PM Khan lauds FBR after ‘historic’ double-digit growth

  • The prime minister was of the view that the growth is clear signs of the broad-based economic recovery that has resulted from government policies.
01 Apr, 2021

Prime Minister Imran Khan has lauded the efforts of the Federal Board of Revenue (FBR), after the country’s premier tax collecting authority achieved an impressive 41 percent growth in revenue collections.

“I appreciate FBR's efforts to achieve a historic growth of 41pc on March 21 with a collection of Rs 460 billion. From July 20 to March 21, our receipts reached Rs 3380 billion, which is 10pc more than the same period last year,” said PM Khan in a tweet post.

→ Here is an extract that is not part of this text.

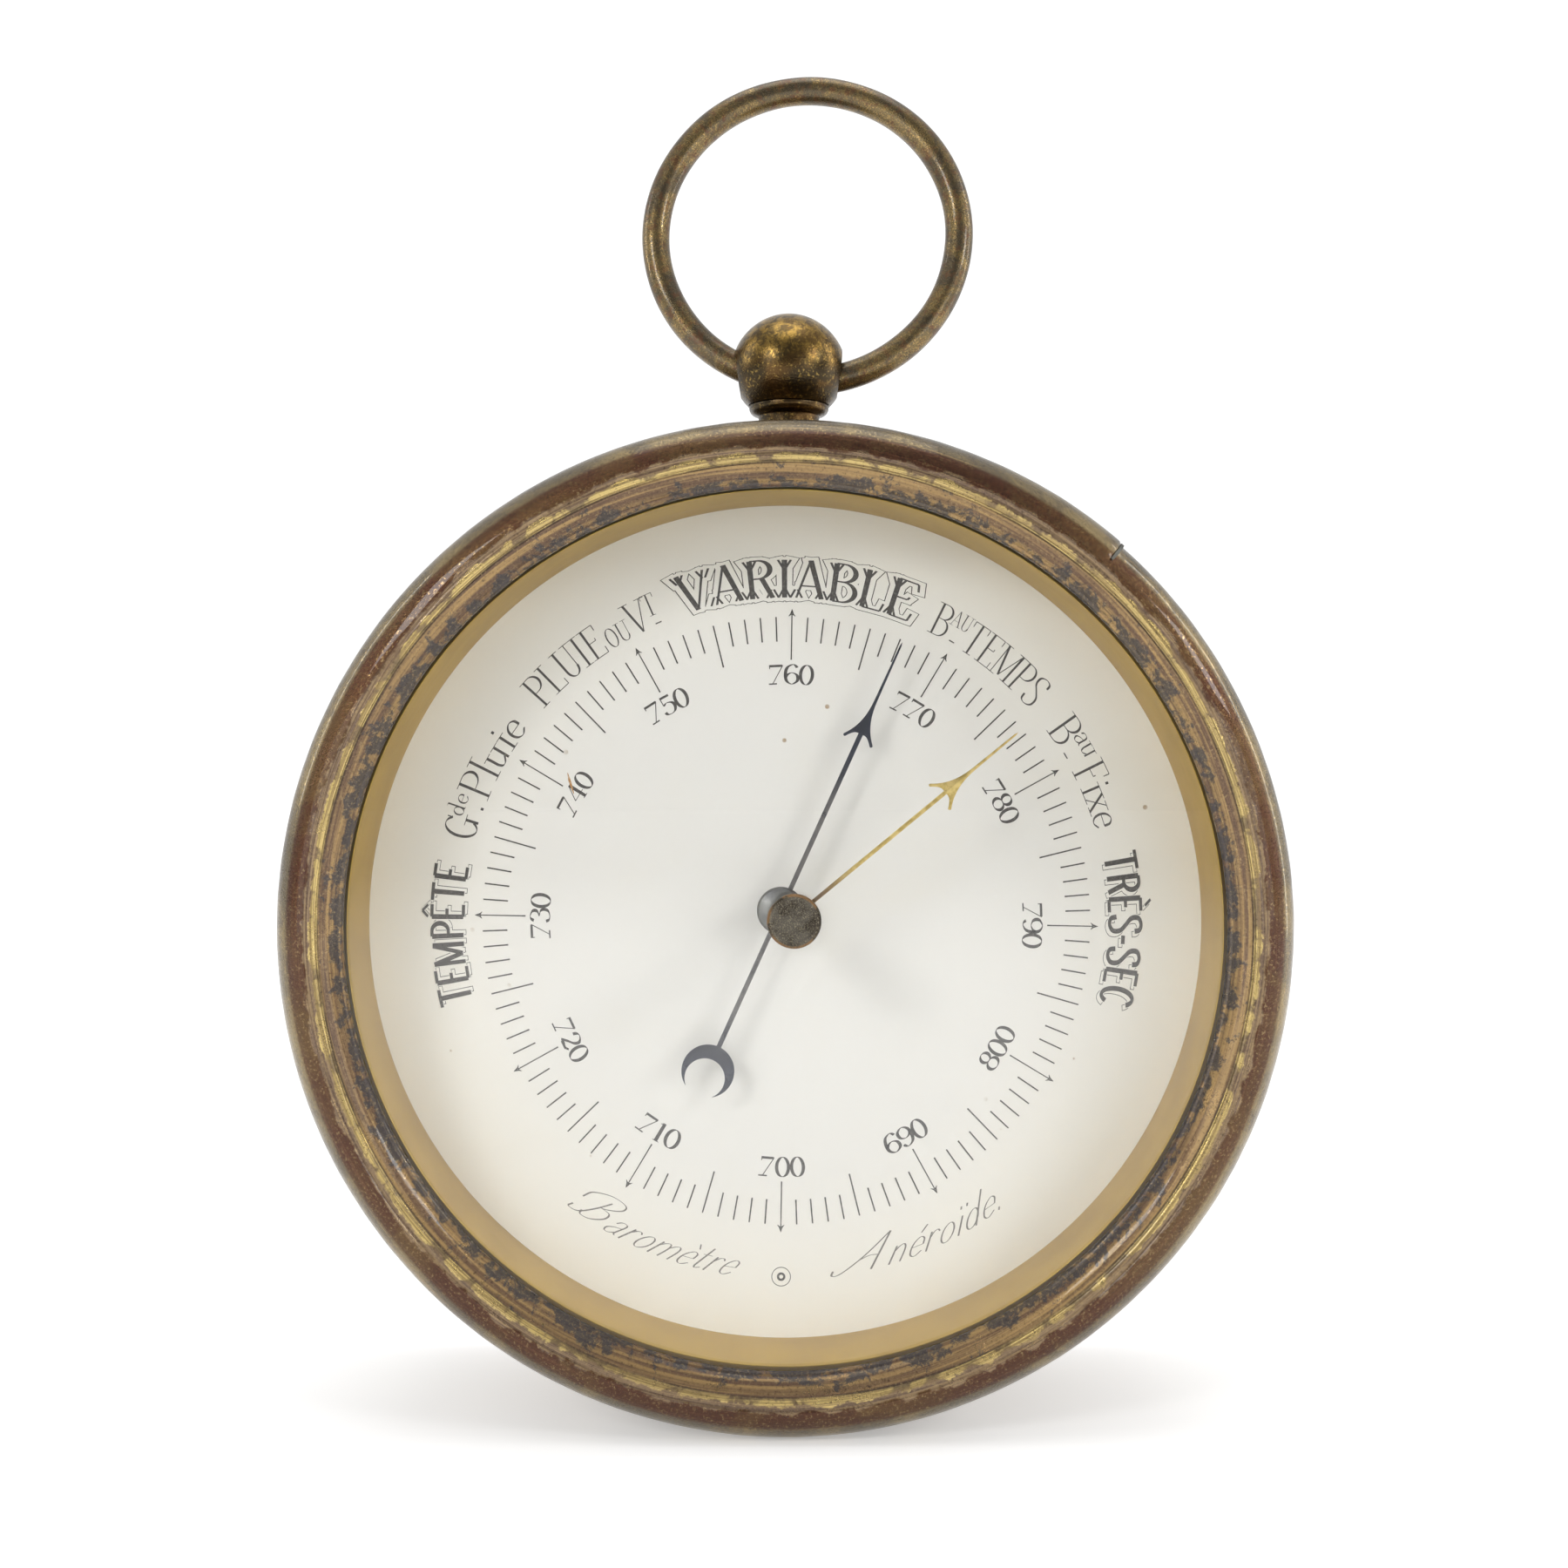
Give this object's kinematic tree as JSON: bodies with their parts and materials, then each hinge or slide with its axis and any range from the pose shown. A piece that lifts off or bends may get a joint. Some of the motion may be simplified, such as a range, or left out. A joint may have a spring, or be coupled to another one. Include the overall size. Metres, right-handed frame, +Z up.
{
  "type": "aneroid barometer",
  "caption": "Round wall-hung aneroid barometer: drum case, stepped bezel, glass, card dial, pointer and setting hand over a capsule movement, with a pendant ball and hanging ring.",
  "frame": {"origin": "centre of the flat case back", "axes": "+Z up towards the hanging ring, dial faces -Y, +X to the right of the dial"},
  "size_m": [0.13, 0.0471, 0.1824],
  "materials": {
    "drum_brass": "aged, dark patina",
    "back_brass": "dull, lightly tarnished",
    "bezel_brass": "aged, worn bright on the step, dark in the grooves",
    "clear_glass": "clear, polished",
    "gilt_brass": "satin gilt",
    "dial_card": "off-white printed card",
    "movement_brass": "satin lacquered",
    "capsule_metal": "nickel silver, pressed",
    "movement_steel": "fine ground",
    "spring_steel": "tempered blue",
    "screw_steel": "darkened, slotted",
    "blued_steel": "blued, nearly black",
    "bright_steel": "polished",
    "setting_brass": "satin",
    "knob_brass": "dark brown patina",
    "pendant_brass": "mottled, worn gold and dark patina",
    "ring_brass": "dark olive brown patina with worn gold"
  },
  "bodies": {
    "case": {"case_drum": "drum_brass", "case_back": "back_brass", "movement_screws": "screw_steel", "bezel": "bezel_brass", "glass": "clear_glass", "sight_ring": "gilt_brass", "glass_retaining_ring": "gilt_brass", "dial_card": "dial_card", "dial_plate": "movement_brass", "dial_pillars": "movement_brass", "dial_pillar_screws": "screw_steel", "base_plate": "movement_brass", "movement_spacers": "movement_brass", "capsule_rear_shell": "capsule_metal", "capsule_front_shell": "capsule_metal", "capsule_nut": "movement_brass", "spring_bridge": "movement_brass", "bridge_screws": "screw_steel", "mainspring": "spring_steel", "mainspring_screws": "screw_steel", "rocker_bracket": "movement_brass", "rocker_pivot_screws": "screw_steel", "rocker_bracket_screws": "screw_steel", "hairspring": "spring_steel", "hairspring_stud": "movement_brass", "arbor_rear_bar": "movement_brass", "arbor_front_bar": "movement_brass", "arbor_posts": "movement_brass", "arbor_spacers": "movement_brass", "arbor_screws": "screw_steel", "pendant": "pendant_brass", "pendant_nut": "movement_brass"},
    "ring": {"hanging_ring": "ring_brass"},
    "setting": {"setting_hand": "setting_brass", "setting_collet": "setting_brass", "setting_spindle": "setting_brass", "setting_washer": "setting_brass", "setting_knob": "knob_brass"},
    "pointer_assembly": {"pointer": "blued_steel", "pointer_boss": "bright_steel", "pointer_arbor": "movement_steel"},
    "rocker_assembly": {"rocker": "movement_steel", "chain": "movement_steel"},
    "lever": {"main_lever": "movement_steel", "lever_screws": "screw_steel", "link_pin": "movement_steel"},
    "link_rod": {"link": "movement_steel"},
    "capsule_lift": {"capsule_post": "movement_steel", "knife_edge_pin": "movement_steel"},
    "adjuster": {"adjusting_screw": "screw_steel"}
  },
  "joints": [
    {"name": "ring_swing", "type": "hinge", "parent": "case", "child": "ring", "pos_m": [0.0005, -0.022, 0.0748], "axis": [1, 0, 0], "range_deg": [-82, 97]},
    {"name": "setting_turn", "type": "hinge", "parent": "case", "child": "setting", "pos_m": [0.0011, -0.0405, 0.0012], "axis": [0, 1, 0], "continuous": true},
    {"name": "pointer_turn", "type": "hinge", "parent": "case", "child": "pointer_assembly", "pos_m": [-0.0006, -0.025, 0.0017], "axis": [0, 1, 0], "range_deg": [-231.3, 98.7], "stiffness_Nm_per_rad": 0.0002, "deforming": ["hairspring"]},
    {"name": "rocker_turn", "type": "hinge", "parent": "case", "child": "rocker_assembly", "pos_m": [0.03, -0.0105, -0.0075], "axis": [0, 0, 1], "range_deg": [-18.6, 8], "deforming": ["chain"]},
    {"name": "lever_turn", "type": "hinge", "parent": "case", "child": "lever", "pos_m": [-0.031, -0.0202, -0.016], "axis": [0, 0, 1], "range_deg": [-1.2, 0.5], "deforming": ["mainspring"]},
    {"name": "link_swing", "type": "hinge", "parent": "lever", "child": "link_rod", "pos_m": [0.034, -0.0235, -0.0141], "axis": [0, 0, 1], "range_deg": [-0.9, 2.1]},
    {"name": "capsule_breathe", "type": "slide", "parent": "case", "child": "capsule_lift", "axis": [0, 1, 0], "range_m": [-0.000456, 0.0001946], "deforming": ["capsule_front_shell"]},
    {"name": "adjuster_turn", "type": "hinge", "parent": "case", "child": "adjuster", "pos_m": [0.022, -0.003, -0.016], "axis": [0, 1, 0], "range_deg": [-360, 360]}
  ],
  "couplings": [
    {"joint": "lever_turn", "follows": "capsule_breathe", "rad_per_m": 43.54},
    {"joint": "link_swing", "follows": "capsule_breathe", "rad_per_m": -78.5},
    {"joint": "rocker_turn", "follows": "capsule_breathe", "rad_per_m": 707.96},
    {"joint": "pointer_turn", "follows": "capsule_breathe", "rad_per_m": 8849.6}
  ]
}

The prime minister was of the view that the growth is clear signs of the broad-based economic recovery that has resulted from government policies.

The statement comes after FBR has released the provisional revenue collection figures for the first nine months of the current fiscal year. According to the provisional information, FBR has collected net revenue of Rs.3394 billion during the Jul-March period, which has exceeded the target of Rs.3287 billion by more than Rs.100 billion. This represents a growth of about 10pc over the collection of Rs.3076 billion during the same period last year.

The net collection for the month of March was Rs.475 billion, against a required increase of Rs.367 billion, representing an increase of 46pc over Rs.325 billion collected in March 2020 and 129pc of the target. The year-on-year growth of 46pc is unprecedented. These figures would further improve before the close of the day and after book adjustments have been taken into account.

On the other hand, the gross collections increased from Rs.3178 billion during this period last year to Rs.3571 billion this year, showing an increase of 13pc. The amount of refunds disbursed was Rs.177 billion compared to Rs.102 billion paid last year, showing an increase of 74pc. This is reflective of FBR’s resolve to fast-track refunds to prevent liquidity shortages in the industry.